20.11.1899 Мюнхен, Германия, Германия
Потом, поздней осенью, настало время дождей и свирепых ветров, и потому было особенно уютно дома по вечерам слушать то, что тогда она всего больше любила играть (мы взяли напрокат пианино), — баллады Шопена или его Berceuse’ы, «Aufschwung» Шумана или его «Карнавал». И эти пьесы неразрывно связаны у меня с этим мюнхенским годом.
После посещения Дрездена оживились ее воспоминания еще такого сравнительно недавнего прошлого. О многом я знал от нее уже давно, но теперь, в эти осенние вечера, она мне подробно рассказывала о том пансионе, где прошло все ее не очень веселое детство и юность и где царила необычайная, совсем почти монастырская строгость воспитания. Был это настоящий маленький «Космополис», пользовавшийся весьма высоким реноме, куда съезжались учиться буквально со всего света, даже были девочки из Индии и Австралии (этот пансион знаменит был и в России. Я даже слышал о нем от моей матери, что туда ездили совершенствоваться в языках и манерах…).
Я часто и подробно писал отцу и матери о Мюнхене, о моих занятиях[i] и о том, как устроилась наша жизнь. Ответные письма были такими же, как всегда, точно ничего не произошло. Оба они не сочувствовали тому, что я рано женился (почти повторилась история женитьбы Андрея Болконского…), и я все-таки не был уверен, что наступит время признания и примирения. Только это и тревожило мой душевный мир в этот период нашей жизни. Но, вероятно, это была неизбежная дань счастью.
После злых ноябрьских ветров и непогоды вдруг наступила тихая зима — все сразу покрылось пушистым глубоким снегом и, когда в сумерках зажглись тусклые фонари в старинных улицах, — веяло подлинной старой уютной Германией. И особенно повеяло этим в Сочельник, когда темные дома горели всеми окнами, и всюду в них были видны свечи рождественских елок. Мы часто ходили в эти старые кварталы Мюнхена, с крутыми, высокими крышами и нарядными фасадами барочных церквей, так красиво запорошенных снегом, который лежал по всем завиткам и карнизам. Это барокко как бы роднило Мюнхен с моей любимой Вильной, и, может быть, именно тогда, в эти мюнхенские годы, мне стала открываться уже сознательно волнующая поэзия архитектуры.

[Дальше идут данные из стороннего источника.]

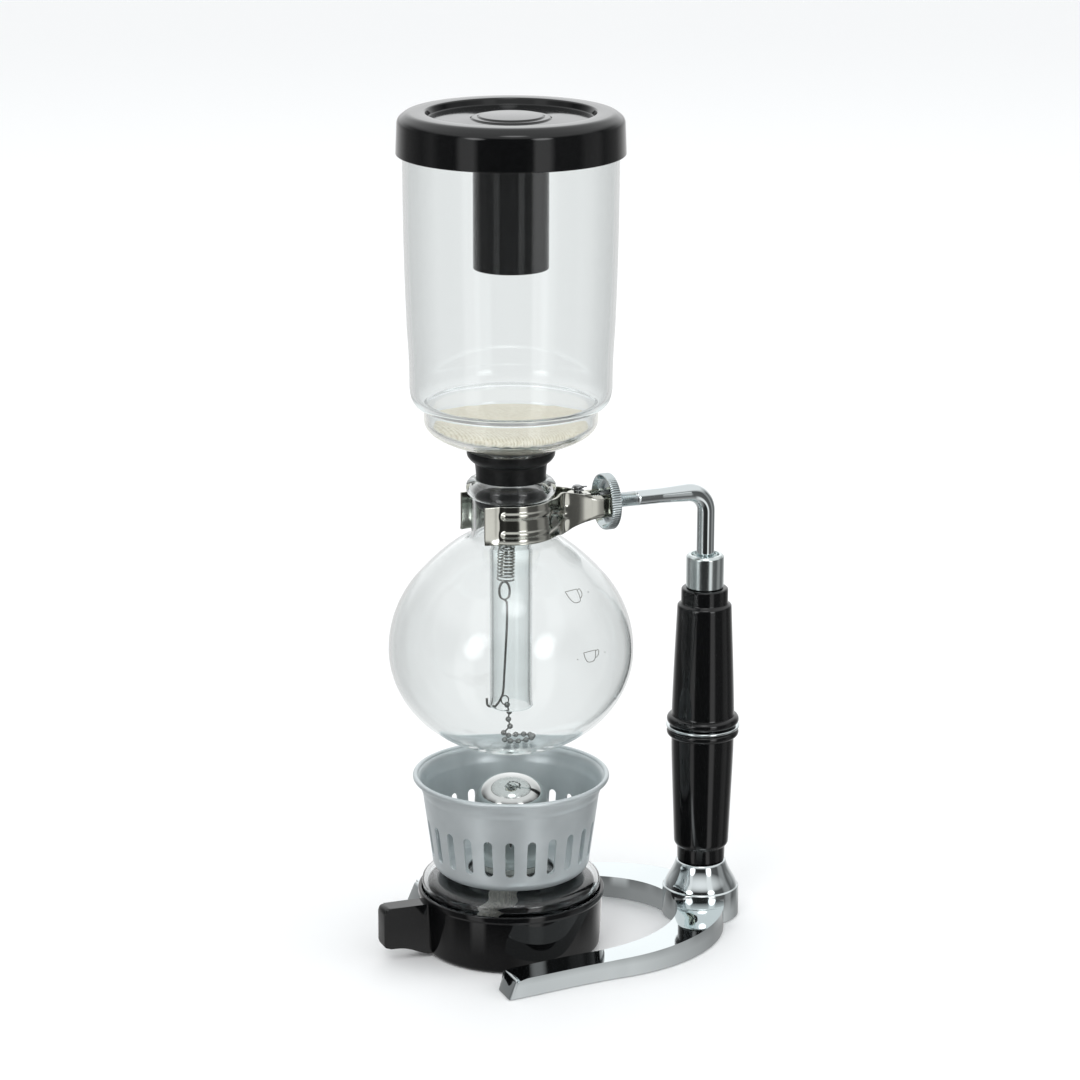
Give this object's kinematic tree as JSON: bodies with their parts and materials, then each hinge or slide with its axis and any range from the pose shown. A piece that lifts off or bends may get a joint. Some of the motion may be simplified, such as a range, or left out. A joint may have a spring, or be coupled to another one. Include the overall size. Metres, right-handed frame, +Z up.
{
  "type": "siphon coffee maker",
  "caption": "Vacuum siphon coffee maker: glass globe clamped to a chromed stand with a black handle, upper glass bowl with cloth filter and lid, and a spirit lamp with wind shield.",
  "frame": {"origin": "on the table, under the common axis of the two glass bowls and the lamp (centre of the lamp's underside)", "axes": "+Z up along the bowls' axis; +X towards the handle; the base is open towards -X, where the lamp's lug points"},
  "size_m": [0.1586, 0.118, 0.345],
  "materials": {
    "clear_glass": "clear borosilicate glass with a very faint blue-grey tint",
    "lid_plastic": "glossy black moulded plastic",
    "gasket_rubber": "matt black rubber",
    "filter_cloth": "beige brushed cotton with dark flecks",
    "cotton_cord": "twisted cotton cord",
    "wick_cotton": "braided white cotton",
    "filter_steel": "bright stainless steel",
    "stand_chrome": "polished chrome plate",
    "fastener_steel": "plain bright steel",
    "grip_plastic": "glossy black moulded plastic",
    "clamp_steel": "bright pressed stainless steel",
    "wheel_chrome": "chromed and knurled",
    "lamp_plastic": "glossy black moulded plastic",
    "lamp_metal": "bright steel",
    "shield_aluminium": "satin aluminium with a bright rolled rim",
    "cap_chrome": "polished chrome plate"
  },
  "bodies": {
    "stand": {"base": "stand_chrome", "base_screw": "fastener_steel", "support_arm": "stand_chrome", "grip_ferrule": "stand_chrome", "grip_upper": "grip_plastic", "grip_ring": "stand_chrome", "grip_lower": "grip_plastic", "clamp_pin": "fastener_steel", "clamp_spring": "fastener_steel", "globe": "clear_glass"},
    "jaw_front": {"clamp_jaw_front": "clamp_steel"},
    "jaw_back": {"clamp_jaw_back": "clamp_steel"},
    "cone": {"clamp_cone": "fastener_steel"},
    "wheel": {"clamp_wheel": "wheel_chrome"},
    "upper": {"upper_bowl": "clear_glass", "gasket": "gasket_rubber", "hook_wire": "filter_steel", "ball_chain": "filter_steel"},
    "filter": {"filter_cloth": "filter_cloth", "filter_drawstring": "cotton_cord", "filter_plate": "filter_steel", "filter_stud": "filter_steel", "filter_spring": "filter_steel"},
    "cover": {"lid": "lid_plastic"},
    "lamp": {"lamp_holder": "lamp_plastic", "lamp_font": "clear_glass", "lamp_collar": "lamp_metal", "wick_holder": "lamp_metal"},
    "wick_body": {"wick": "wick_cotton"},
    "shield": {"windshield": "shield_aluminium"},
    "cap": {"lamp_cap": "cap_chrome"}
  },
  "joints": [
    {"name": "upper_lift", "type": "slide", "parent": "stand", "child": "upper", "axis": [0, 0, 1], "range_m": [0, 0.13]},
    {"name": "lid_lift", "type": "slide", "parent": "upper", "child": "cover", "axis": [0, 0, 1], "range_m": [0, 0.075]},
    {"name": "filter_lift", "type": "slide", "parent": "upper", "child": "filter", "axis": [0, 0, 1], "range_m": [0, 0.012], "deforming": ["filter_spring"]},
    {"name": "cone_slide", "type": "slide", "parent": "stand", "child": "cone", "axis": [1, 0, 0], "range_m": [0, 0.00255]},
    {"name": "wheel_turn", "type": "hinge", "parent": "cone", "child": "wheel", "pos_m": [0.04165, 0, 0.184], "axis": [1, 0, 0], "range_deg": [0, 900]},
    {"name": "jaw_front_open", "type": "hinge", "parent": "stand", "child": "jaw_front", "pos_m": [0.0287, 0, 0.184], "axis": [0, 0, 1], "range_deg": [0, 4.08]},
    {"name": "jaw_back_open", "type": "hinge", "parent": "stand", "child": "jaw_back", "pos_m": [0.0287, 0, 0.184], "axis": [0, 0, 1], "range_deg": [-4.08, 0]},
    {"name": "lamp_slide", "type": "slide", "parent": "stand", "child": "lamp", "axis": [-1, 0, 0], "range_m": [0, 0.13]},
    {"name": "windshield_lift", "type": "slide", "parent": "lamp", "child": "shield", "axis": [0, 0, 1], "range_m": [0, 0.02]},
    {"name": "cap_lift", "type": "slide", "parent": "lamp", "child": "cap", "axis": [0, 0, 1], "range_m": [0, 0.009]},
    {"name": "wick_slide", "type": "slide", "parent": "lamp", "child": "wick_body", "axis": [0, 0, 1], "range_m": [0, 0.003]}
  ],
  "couplings": [
    {"joint": "cone_slide", "follows": "wheel_turn", "m_per_rad": 0.00015915},
    {"joint": "jaw_front_open", "follows": "wheel_turn", "ratio": 0.0044444},
    {"joint": "jaw_back_open", "follows": "wheel_turn", "ratio": -0.0044444}
  ]
}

[i] … я часто и подробно писал отцу… о моих занятиях… — Вот несколько отрывков из этих писем, которые дают понятие не только об упорном труде Добужинского, но и о трезвости его суждений о своих занятиях: «Мне приходится штудировать анатомию — на чем настаивает Ашбе постоянно, и я жалею, что все руководства недоступны по цене. Впрочем, в школе есть хорошие гипсовые препараты — наглядно учишься, рисуя. Да кроме того, я захватил сюда лекции [по] зоологии Помберс — и это мое подспорье.
Ашбе мне сообщил, что у меня есть художеств[енное] чувство (в чем, впрочем, я сам не сомневался) и данные, что я буду работать хорошо, что дело у меня идет вперед, — что меня очень радует, конечно. Учителем я очень доволен — он ходит почти ежедневно, показывает очень толково, я теперь его большей частью понимаю — с немецким языком понемногу осваиваюсь. По вечерам заучиваю слова, учусь с женой» (от 14/26 ноября 1899 г.). «Прошлую неделю бился над одной головой, три раза принимался, был трудный поворот и непривычный ракурс. Иногда у меня опускаются руки, не могу одолеть по малограмотности моей. Скверно действует также неудачное соседство, если же видишь рядом хороший рисунок — учишься, и дело идет лучше. Кажется, что вообще в школе как-то понизился общий уровень, многие не ходят.
Ты, вероятно, уже получил мои рисунки. Они, как видишь, разных месяцев. Толстая старушка сделана, в общем, как каменная, но Ашбе хвалил за конструкцию. Последняя старуха пестрит немного» (от декабря 1899 г.). «Дорогой мой папочка, вечная тебе благодарность за Мюнхен и благословение за счастье, которое я тут имею. Это на всю жизнь светлый, неизгладимый след, я нашел свою дорогу и свое призвание здесь, в ставшем милым и родным этом далеком чужом городе…» (от середины марта 1900 г.).